→ **Written task**: Beginning with the line where "before = set(bpy.data.objects)" appears, restate the lines word for word through the last one in the listing.
#### Provided data ####
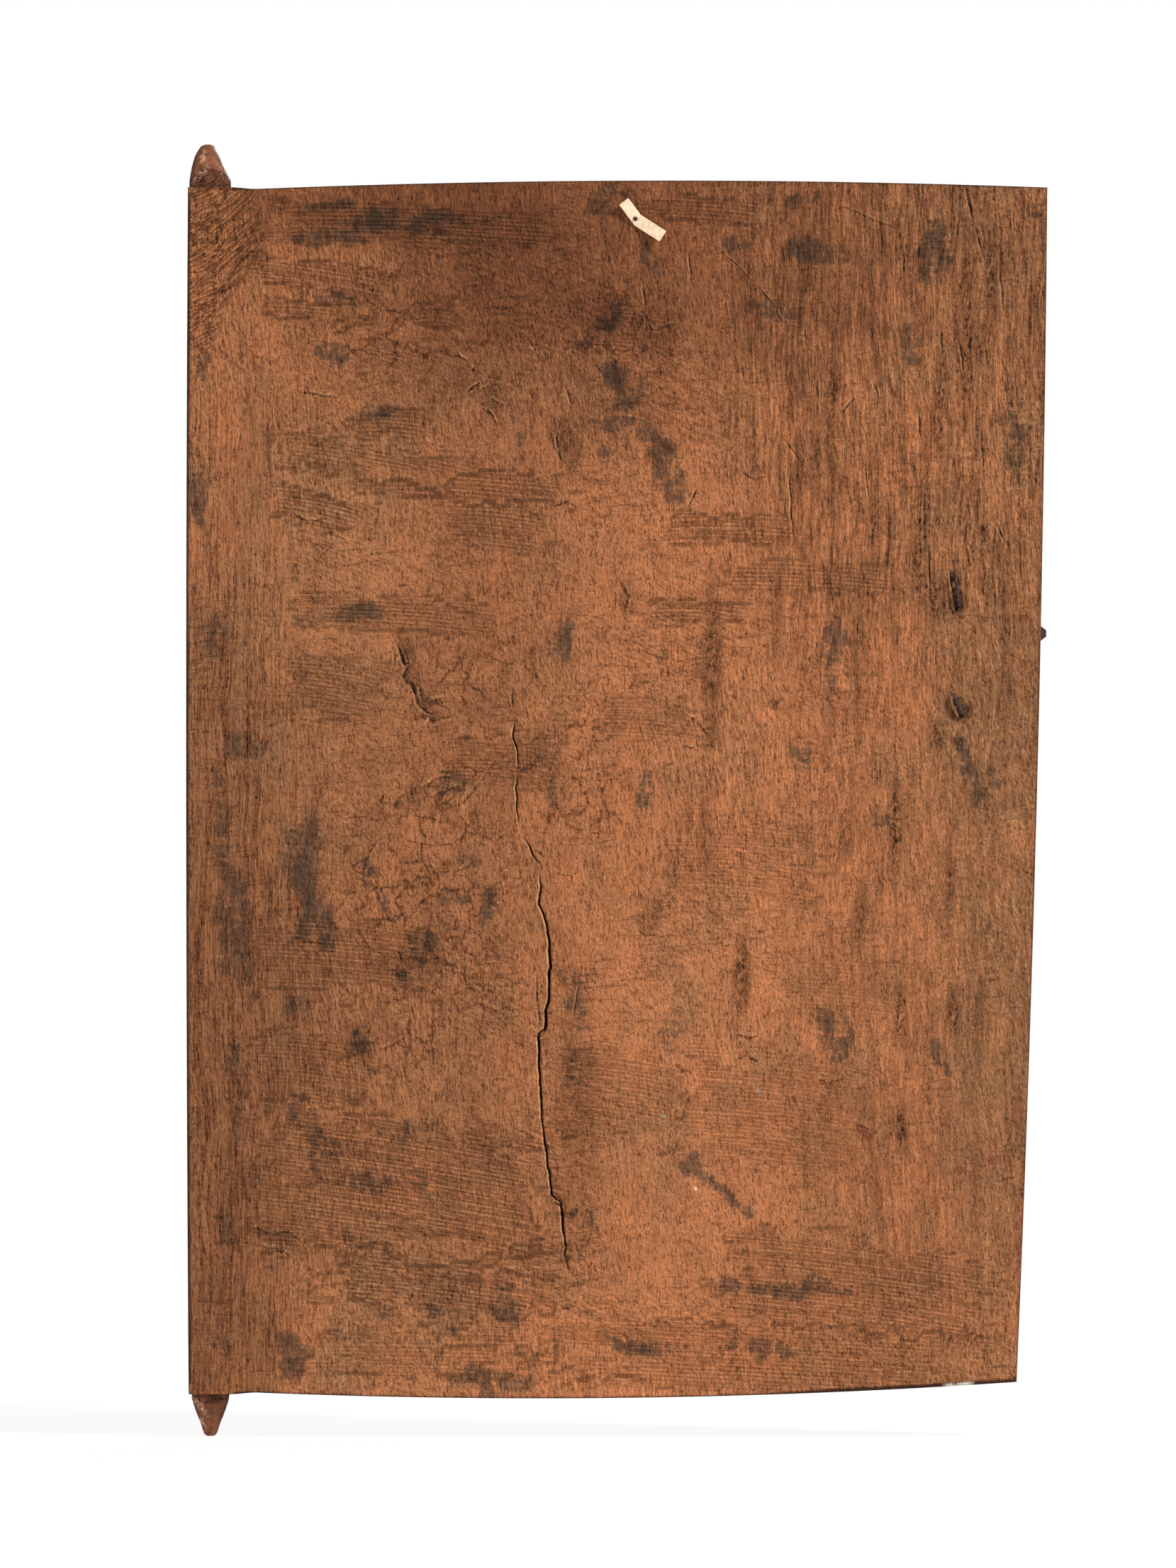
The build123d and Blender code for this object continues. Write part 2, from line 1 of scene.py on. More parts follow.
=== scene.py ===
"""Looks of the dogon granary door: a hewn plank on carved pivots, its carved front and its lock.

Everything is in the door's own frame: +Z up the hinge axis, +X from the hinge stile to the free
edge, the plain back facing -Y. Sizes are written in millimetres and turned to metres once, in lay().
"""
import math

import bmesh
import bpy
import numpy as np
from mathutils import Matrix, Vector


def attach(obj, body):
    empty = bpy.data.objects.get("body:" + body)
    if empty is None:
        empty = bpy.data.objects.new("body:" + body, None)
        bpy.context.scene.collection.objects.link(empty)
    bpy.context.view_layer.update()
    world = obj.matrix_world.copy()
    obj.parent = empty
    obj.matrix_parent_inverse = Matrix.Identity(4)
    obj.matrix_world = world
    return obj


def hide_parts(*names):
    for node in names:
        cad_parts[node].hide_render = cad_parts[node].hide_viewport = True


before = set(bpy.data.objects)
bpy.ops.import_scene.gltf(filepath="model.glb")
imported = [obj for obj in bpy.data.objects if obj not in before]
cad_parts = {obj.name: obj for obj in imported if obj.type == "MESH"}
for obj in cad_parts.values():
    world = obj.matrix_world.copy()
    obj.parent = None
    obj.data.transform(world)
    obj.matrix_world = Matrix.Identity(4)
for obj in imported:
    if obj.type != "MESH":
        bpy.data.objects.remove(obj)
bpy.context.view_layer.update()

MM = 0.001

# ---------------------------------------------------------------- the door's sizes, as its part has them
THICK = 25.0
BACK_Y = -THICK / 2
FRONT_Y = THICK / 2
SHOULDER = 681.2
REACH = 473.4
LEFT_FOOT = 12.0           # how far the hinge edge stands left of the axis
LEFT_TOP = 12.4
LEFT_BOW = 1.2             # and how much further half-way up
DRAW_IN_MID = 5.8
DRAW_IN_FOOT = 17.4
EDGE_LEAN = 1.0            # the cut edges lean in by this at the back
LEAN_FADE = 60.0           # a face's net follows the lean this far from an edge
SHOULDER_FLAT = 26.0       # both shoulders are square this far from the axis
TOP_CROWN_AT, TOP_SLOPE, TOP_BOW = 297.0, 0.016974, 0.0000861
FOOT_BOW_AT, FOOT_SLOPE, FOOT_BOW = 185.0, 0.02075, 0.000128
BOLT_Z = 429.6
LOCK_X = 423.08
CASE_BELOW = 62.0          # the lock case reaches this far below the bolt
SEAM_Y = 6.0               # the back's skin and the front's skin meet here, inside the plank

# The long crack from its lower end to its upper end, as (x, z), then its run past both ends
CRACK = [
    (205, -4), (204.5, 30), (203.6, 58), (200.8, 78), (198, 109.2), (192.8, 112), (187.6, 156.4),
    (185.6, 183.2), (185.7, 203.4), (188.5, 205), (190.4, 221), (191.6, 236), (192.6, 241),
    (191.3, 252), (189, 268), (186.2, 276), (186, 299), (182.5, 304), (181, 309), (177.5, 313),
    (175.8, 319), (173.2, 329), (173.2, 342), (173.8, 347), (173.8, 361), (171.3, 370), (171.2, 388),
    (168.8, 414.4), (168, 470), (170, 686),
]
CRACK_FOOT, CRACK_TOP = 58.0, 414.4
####
→ **The solution**:
before = set(bpy.data.objects)
bpy.ops.import_scene.gltf(filepath="model.glb")
imported = [obj for obj in bpy.data.objects if obj not in before]
cad_parts = {obj.name: obj for obj in imported if obj.type == "MESH"}
for obj in cad_parts.values():
    world = obj.matrix_world.copy()
    obj.parent = None
    obj.data.transform(world)
    obj.matrix_world = Matrix.Identity(4)
for obj in imported:
    if obj.type != "MESH":
        bpy.data.objects.remove(obj)
bpy.context.view_layer.update()

MM = 0.001

# ---------------------------------------------------------------- the door's sizes, as its part has them
THICK = 25.0
BACK_Y = -THICK / 2
FRONT_Y = THICK / 2
SHOULDER = 681.2
REACH = 473.4
LEFT_FOOT = 12.0           # how far the hinge edge stands left of the axis
LEFT_TOP = 12.4
LEFT_BOW = 1.2             # and how much further half-way up
DRAW_IN_MID = 5.8
DRAW_IN_FOOT = 17.4
EDGE_LEAN = 1.0            # the cut edges lean in by this at the back
LEAN_FADE = 60.0           # a face's net follows the lean this far from an edge
SHOULDER_FLAT = 26.0       # both shoulders are square this far from the axis
TOP_CROWN_AT, TOP_SLOPE, TOP_BOW = 297.0, 0.016974, 0.0000861
FOOT_BOW_AT, FOOT_SLOPE, FOOT_BOW = 185.0, 0.02075, 0.000128
BOLT_Z = 429.6
LOCK_X = 423.08
CASE_BELOW = 62.0          # the lock case reaches this far below the bolt
SEAM_Y = 6.0               # the back's skin and the front's skin meet here, inside the plank

# The long crack from its lower end to its upper end, as (x, z), then its run past both ends
CRACK = [
    (205, -4), (204.5, 30), (203.6, 58), (200.8, 78), (198, 109.2), (192.8, 112), (187.6, 156.4),
    (185.6, 183.2), (185.7, 203.4), (188.5, 205), (190.4, 221), (191.6, 236), (192.6, 241),
    (191.3, 252), (189, 268), (186.2, 276), (186, 299), (182.5, 304), (181, 309), (177.5, 313),
    (175.8, 319), (173.2, 329), (173.2, 342), (173.8, 347), (173.8, 361), (171.3, 370), (171.2, 388),
    (168.8, 414.4), (168, 470), (170, 686),
]
CRACK_FOOT, CRACK_TOP = 58.0, 414.4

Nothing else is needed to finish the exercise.